If your requirement is a Class A VHF-DSC-FM Radiotelephone, then you cannot
do what you desire without running additional cabling....(either an additional coax for the DSC
receive antenna.....or a network cable to allow you to install a 7222 transceiver unit in a weather-proof case outdoors and use a network cable to allow the 7226 control inside).
The "main" antenna, called the Tx/Rx antenna by Sailor, is the transmit and receive antenna, and hence you cannot simply combine this with/into the VHF-DSC receive antenna....as this would instantly damage (blow-up) the DSC receiver, upon the first transmission
made by the radio
And, btw, you'd also need to keep these two antennas separated by significant distance to keep the radio's transmit signal from damaging the DSC receiver and/or to keep the transmitter from de-sensitizing the DSC receiver....(fyi, I'm pretty sure this is explained in the 7222 manual? at least it was, as far as I can recall
, in the 6222 manual)
So, I'd recommend using a Class D VHF-DSC-FM Radiotelephone.....such as the Sailor 6215, etc...
Originally Posted by Mark_Telecom
Is anybody able to help me?
I'm designing a system with Sailor 7222. I'm going to install two Antennas on the roof of the building (one antenna for receiving VHF
DSC channel 70 signal from a device next to Jetty and one Antenna to acknowledge the signal). Both antennas will be connected to the transceiver 7226 inside the building. The problem that I have is:
There is only one existing coaxial cable from the rooftop of the building to the transceiver inside the building and I'm not able to run another coaxial cable due to the huge cost. I'm curious if I can use a combiner like RF hybrid coupler or similar to combine both antennas, so I'd be able to use only one cable?
If it's not gonna work
what would be the reason?
FYI, some might say you could use a duplexer and design your system as a you would a VHF repeater, using one side of the duplexer for your VHF transmit and receive (at some freq at least 500khz / .5mhz away from the DSC freq of 156.525mhz) and the other side for DSC receive (156.525mhz).....but, this isn't really practical, as most of the VHF maritime simplex / working channels are VERY close to ch. 70 / 156.525mhz....and, since you'd obviously need to transmit on ch. 70 as well as ch. 16 (156.800mhz), it just ain't going to work! (sorry!)
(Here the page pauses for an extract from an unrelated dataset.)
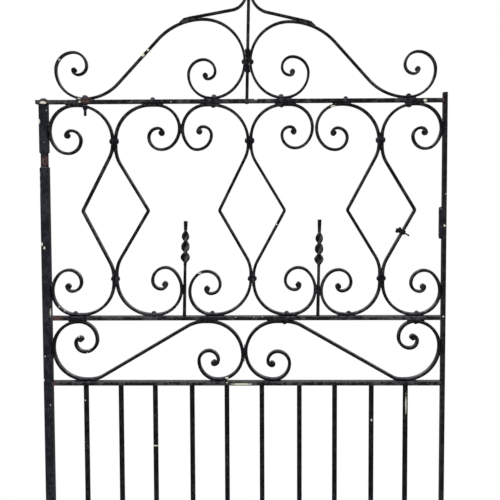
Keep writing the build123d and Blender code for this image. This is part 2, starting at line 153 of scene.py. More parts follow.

Oh, btw, in case someone wishes to argue the absurdity of the possibility of "what-if's"....even if you had the ability to use channels/freqs significantly separated in frequency of say one megahertz or more (which you do not), and if you still had a requirement to use two antennas (although, I cannot see why), you'd need a second duplexer outside (in a weather-proof cabinet) to connect your 2 antennas to still allow the transmit / receive signals in-and-out, and the DSC signals in....
Bottom-line here....if you must
use a Class A radio
, you must
use two antennas with two feedlines.....and, these antennas should be kept at least 5m _(~ 16') apart, and preferably one-above-the-other....
[this is something I have a great deal of experience with, btw...]
But, the real bottom-line is:
What you desire to do is not going to work without two coaxes...and, your simple, easy, and inexpensive solution is to use a Class D VHF-DSC-FM Radiotelephone!
Mark, I hope this helps?
P.S. Anyone required to install a Class A system, should have the training
and expertise to know all the above, so I assume the "requirement" for a Class A radio is not really a requirement?